* Problem to solve *
Among the entries below, one stretch runs from the line that contains "The three.js and" through the line that contains "return np.where(y <". Repeat that stretch exactly, ends included, and only that.

* Stored records *
[START]

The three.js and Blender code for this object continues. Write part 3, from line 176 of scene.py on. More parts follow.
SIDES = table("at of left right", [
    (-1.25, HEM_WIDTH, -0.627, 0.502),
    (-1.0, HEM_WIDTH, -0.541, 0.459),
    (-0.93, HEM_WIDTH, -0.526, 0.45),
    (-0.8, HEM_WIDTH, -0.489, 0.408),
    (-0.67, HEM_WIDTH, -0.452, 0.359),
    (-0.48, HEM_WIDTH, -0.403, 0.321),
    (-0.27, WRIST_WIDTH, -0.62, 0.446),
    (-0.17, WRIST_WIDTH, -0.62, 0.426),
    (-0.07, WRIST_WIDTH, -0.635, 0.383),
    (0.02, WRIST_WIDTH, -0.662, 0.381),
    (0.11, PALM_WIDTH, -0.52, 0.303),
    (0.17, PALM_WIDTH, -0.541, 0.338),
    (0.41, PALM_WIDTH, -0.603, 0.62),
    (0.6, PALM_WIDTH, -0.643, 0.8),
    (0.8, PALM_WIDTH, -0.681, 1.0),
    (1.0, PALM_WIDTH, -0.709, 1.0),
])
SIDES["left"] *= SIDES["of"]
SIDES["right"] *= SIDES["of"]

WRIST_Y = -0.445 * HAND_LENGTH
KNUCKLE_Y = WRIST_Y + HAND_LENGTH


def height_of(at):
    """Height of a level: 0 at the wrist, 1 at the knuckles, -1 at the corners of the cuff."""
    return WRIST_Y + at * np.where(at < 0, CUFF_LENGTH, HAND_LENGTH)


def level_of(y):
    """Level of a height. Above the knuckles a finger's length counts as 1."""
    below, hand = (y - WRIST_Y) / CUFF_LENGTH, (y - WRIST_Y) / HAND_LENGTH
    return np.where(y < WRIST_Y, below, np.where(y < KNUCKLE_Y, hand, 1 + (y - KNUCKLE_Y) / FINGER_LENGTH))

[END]
[START]

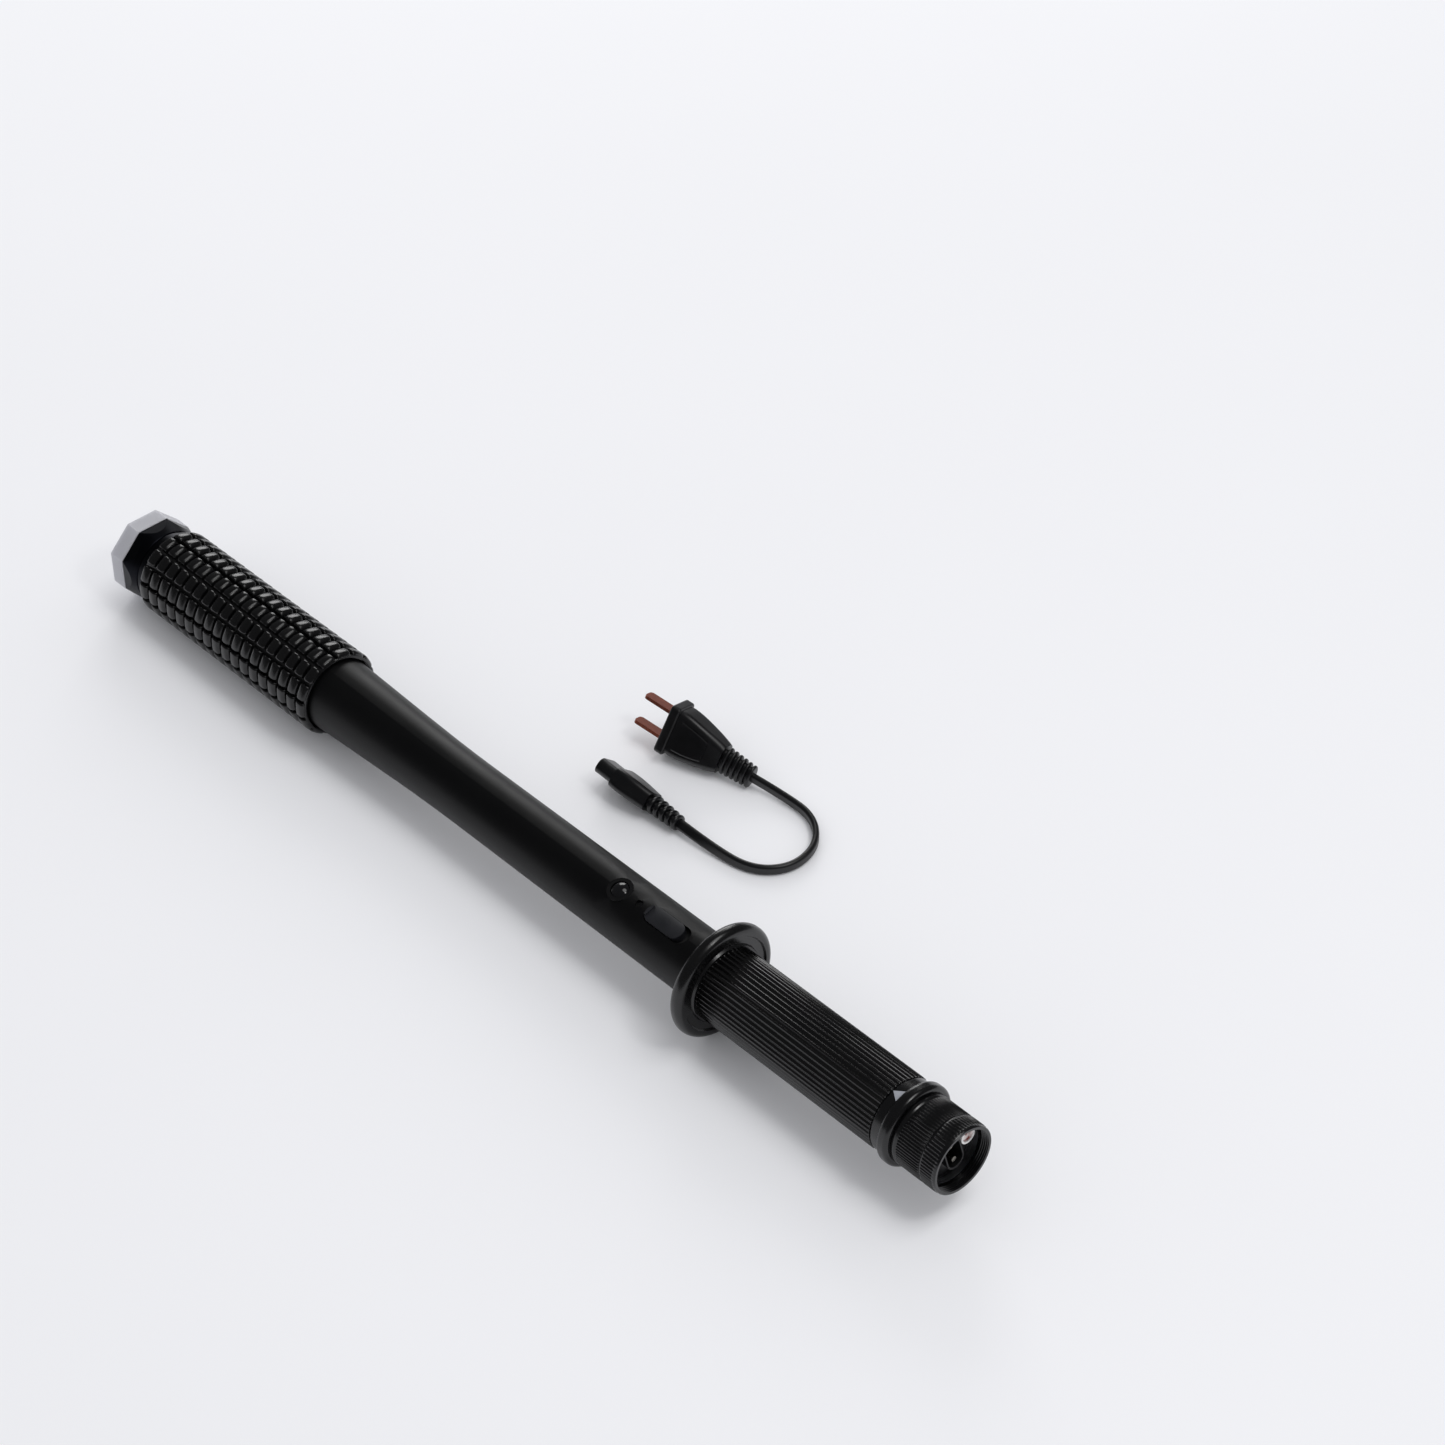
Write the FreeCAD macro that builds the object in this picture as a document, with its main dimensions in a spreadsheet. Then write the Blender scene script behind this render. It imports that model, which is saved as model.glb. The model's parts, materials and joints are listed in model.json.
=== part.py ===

[END]
[START]

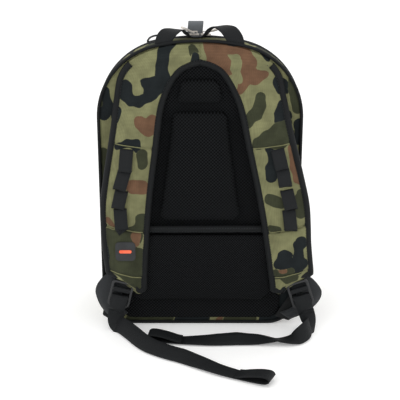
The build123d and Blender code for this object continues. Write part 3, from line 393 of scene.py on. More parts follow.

[END]

* Result for this task *
The three.js and Blender code for this object continues. Write part 3, from line 176 of scene.py on. More parts follow.
SIDES = table("at of left right", [
    (-1.25, HEM_WIDTH, -0.627, 0.502),
    (-1.0, HEM_WIDTH, -0.541, 0.459),
    (-0.93, HEM_WIDTH, -0.526, 0.45),
    (-0.8, HEM_WIDTH, -0.489, 0.408),
    (-0.67, HEM_WIDTH, -0.452, 0.359),
    (-0.48, HEM_WIDTH, -0.403, 0.321),
    (-0.27, WRIST_WIDTH, -0.62, 0.446),
    (-0.17, WRIST_WIDTH, -0.62, 0.426),
    (-0.07, WRIST_WIDTH, -0.635, 0.383),
    (0.02, WRIST_WIDTH, -0.662, 0.381),
    (0.11, PALM_WIDTH, -0.52, 0.303),
    (0.17, PALM_WIDTH, -0.541, 0.338),
    (0.41, PALM_WIDTH, -0.603, 0.62),
    (0.6, PALM_WIDTH, -0.643, 0.8),
    (0.8, PALM_WIDTH, -0.681, 1.0),
    (1.0, PALM_WIDTH, -0.709, 1.0),
])
SIDES["left"] *= SIDES["of"]
SIDES["right"] *= SIDES["of"]

WRIST_Y = -0.445 * HAND_LENGTH
KNUCKLE_Y = WRIST_Y + HAND_LENGTH


def height_of(at):
    """Height of a level: 0 at the wrist, 1 at the knuckles, -1 at the corners of the cuff."""
    return WRIST_Y + at * np.where(at < 0, CUFF_LENGTH, HAND_LENGTH)


def level_of(y):
    """Level of a height. Above the knuckles a finger's length counts as 1."""
    below, hand = (y - WRIST_Y) / CUFF_LENGTH, (y - WRIST_Y) / HAND_LENGTH
    return np.where(y < WRIST_Y, below, np.where(y < KNUCKLE_Y, hand, 1 + (y - KNUCKLE_Y) / FINGER_LENGTH))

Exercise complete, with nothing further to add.